# [GIVEN PROBLEM]
Copy the first line of the material below and every later line through the line containing "wasm.setup();", without any other output.

# [RECORDED INFORMATION]
_ _ _ _ _

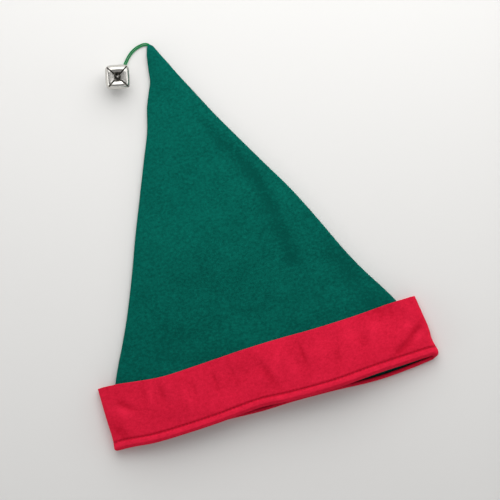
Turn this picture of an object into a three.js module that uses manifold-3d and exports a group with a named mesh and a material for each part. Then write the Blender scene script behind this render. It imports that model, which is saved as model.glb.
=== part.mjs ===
// An elf hat of felt, lying flat on its back: a tall crown, a turned-up cuff round
// its mouth, and a jingle bell on a loop of thin cord at the tip.
// Millimetres, +Z up. The hat's length runs along +Y, from the mouth to the tip, and
// the origin is the middle of the cuff's underside, on the surface that it lies on.

import * as THREE from "three";
import { mergeVertices } from "three/addons/utils/BufferGeometryUtils.js";
import Module from "manifold-3d";

const wasm = await Module();
wasm.setup();

// Sizes of the whole hat, lying flat
const hatLength = 319;
const mouthWidth = 283.5;
const cuffHeight = 51;

// Felt
const crownFelt = 1.4;
const cuffFelt = 1.4;
const feltGap = 0.45; // between the crown and the cuff

// How open the flattened hat stays
const foldHollow = 5.2; // room inside the crown's side folds at the mouth
const mouthLoft = 11; // rise of the front panel above the folds, in the mouth's middle
const cuffSettle = 2.4; // how far the cuff's own side folds sink beside the crown
const backTopShare = 0.7; // how far the back's cut edge wanders, against the front's
const drapeStart = 10; // past the cuff, where the crown's back begins to come down
const drapeLength = 20; // and over what length it comes down to the surface
const tipSolid = 17; // length at the tip where the two panels are sewn together

// Hem of the cuff
const hemTurn = 0.8; // how far the cuff's felt comes up inside the mouth
const hemHeight = 7.4; // from the mouth's edge to the row of stitches
const stitchGroove = 0.4;
const stitchReach = 4.4; // above the stitches, where the felt is level again
const hemSwell = 0.35;
const swellDrop = 1.85; // below the stitches, where the swell is full

// Jingle bell, a shell of sheet steel with four petals
const clearance = 0.3; // between the bell's own pieces
const bellWidth = 20.4;
const bellHeight = 19.6;
const bellWall = 0.6;
const bellDish = 2.4; // how far the petals' tips dip
const dishRim = 0.72; // where the dip begins, as a share of half of bellWidth
const slitWidth = 1;
const slitHoleRadius = 1;
const slitFoot = 1.6; // height of the long slits' lower ends above the bell's middle
const shortSlitReach = 10; // from the bell's axis to the end of a short slit
const openingWidth = 5.4; // between two petals' tips
const openingLength = 7.8; // and between the other two, which are shorter
const bellTurn = -13; // degrees about the bell's own axis
const bellLean = { x: 5.6, y: 2.1 }; // degrees about X and Y
const bellFromTip = { x: -32.7, y: -19.7 };

// Hanger, a bent strip through the dome, and the ball inside
const stripThickness = 0.7;
const stripWidth = 2.6;
const eyeWidth = 3.8;
const eyeDrop = 3.4; // from the dome to the foot of the eye
const eyeBend = 0.5; // inside radius of the eye's corners
const hangerToe = 1.6; // length of each end that is spread inside the dome
const hangerTurn = 58; // degrees from the middle of a petal
const pelletDiameter = 7.4;

// Cord loop between the tip and the bell
const cordDiameter = 1.3;
const cordGap = 0.2; // between its two legs
const cordTurnRadius = 2.8; // where it passes round one side of the hanger's eye
const cordLift = 0.1; // of the cord above the surface that it lies on
const cordSteps = 64; // along its route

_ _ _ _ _

# [COMPLETE RESPONSE]
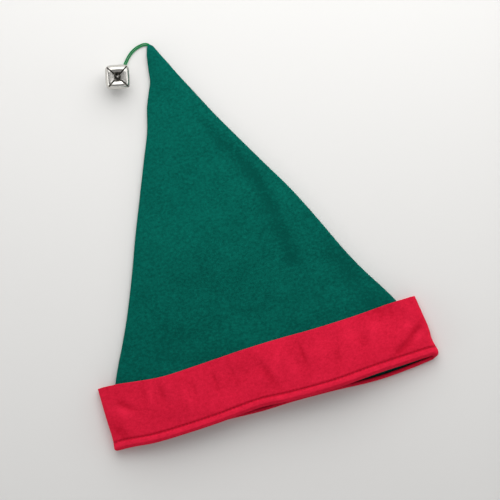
Turn this picture of an object into a three.js module that uses manifold-3d and exports a group with a named mesh and a material for each part. Then write the Blender scene script behind this render. It imports that model, which is saved as model.glb.
=== part.mjs ===
// An elf hat of felt, lying flat on its back: a tall crown, a turned-up cuff round
// its mouth, and a jingle bell on a loop of thin cord at the tip.
// Millimetres, +Z up. The hat's length runs along +Y, from the mouth to the tip, and
// the origin is the middle of the cuff's underside, on the surface that it lies on.

import * as THREE from "three";
import { mergeVertices } from "three/addons/utils/BufferGeometryUtils.js";
import Module from "manifold-3d";

const wasm = await Module();
wasm.setup();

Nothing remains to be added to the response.